If you want more ideas for season extenders, Michigan State University Extension notes on season extenders lay out common options and the monitoring each one needs.

A Simple Weekly Routine For A Working Winter Bed

Winter gardening gets easier once you have a rhythm. You’re not watering daily and you’re not fighting midsummer insects. You check protection, keep moisture steady, and harvest often enough that plants keep producing.

Weekly Winter Bed Routine
Task How Often What To Watch
Check tunnel edges and weights After windy days Gaps, loose clips, torn fabric
Vent frames and tunnels Sunny days Wilting, heavy condensation
Moisture check 1–2 times weekly Dry soil 2 inches down
Harvest outer leaves Weekly Leave centers intact for regrowth
Brush snow from lids After storms Light reaching plants
Inspect crowns Weekly Mushy spots, slime, smell
Mulch touch-up Monthly Exposed roots, soil heaving

Harvesting Without Slowing Regrowth

Many winter greens do best with “cut-and-come-again” harvesting. Take outer leaves first and leave the growing point. Harvest on mild afternoons when leaves are thawed and flexible. Frozen leaves snap and bruise.
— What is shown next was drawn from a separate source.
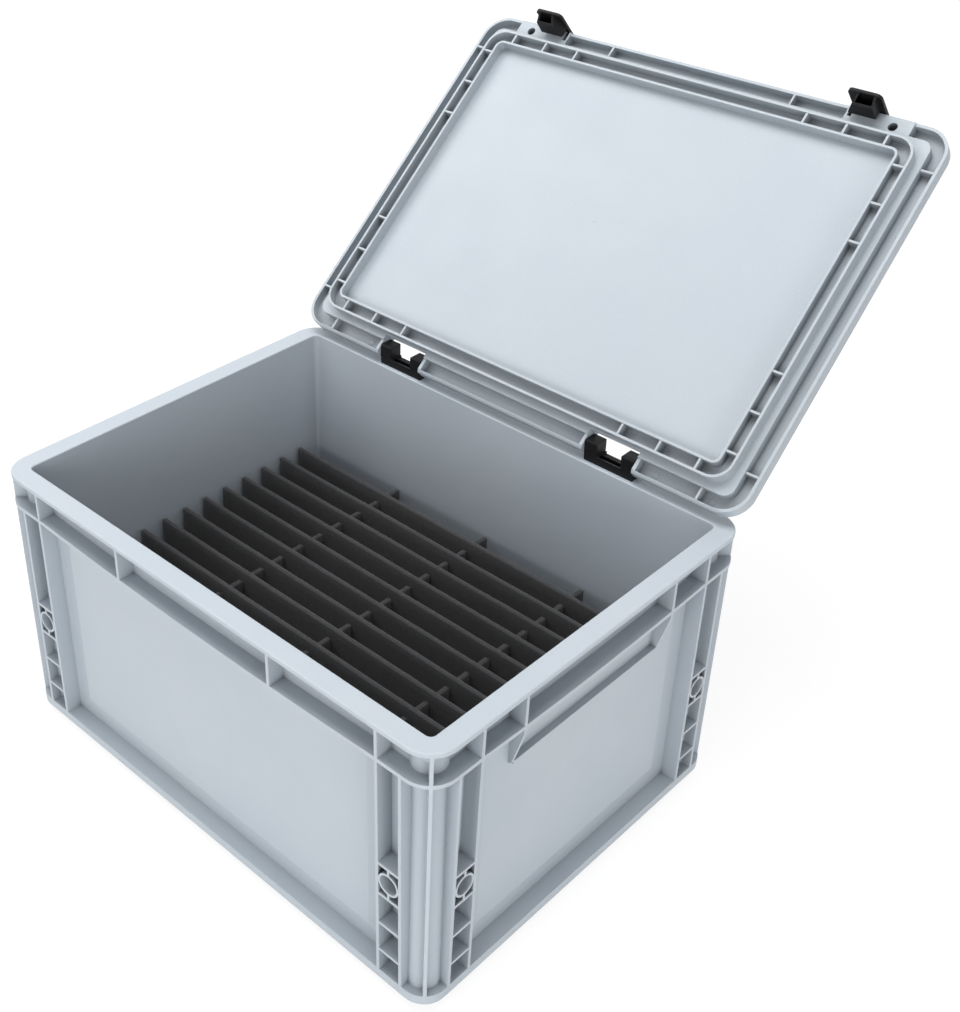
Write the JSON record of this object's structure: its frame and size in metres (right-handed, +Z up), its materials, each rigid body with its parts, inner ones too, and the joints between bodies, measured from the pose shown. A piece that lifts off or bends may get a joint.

Roots can stay in the ground under mulch. Pull what you need, then re-pack mulch tightly. Mark root rows with tall stakes so you can find them when snow piles up.

Checklist To Set Up Your Winter Garden

  • Choose the sunniest bed you have and block winter wind.
  • Plant cold-hardy greens and roots early enough to size up before deep cold.
  • Add compost, then mulch after planting to insulate the root zone.
  • Use row fabric, a low tunnel, or a cold frame before the first hard cold spell.
  • Water when soil is dry a couple inches down, and water earlier in the day.
  • Vent on bright days so plants stay dry and steady.
  • Harvest outer leaves often and keep the growing point intact.
  • Brush snow off lids and tunnels so light still reaches leaves.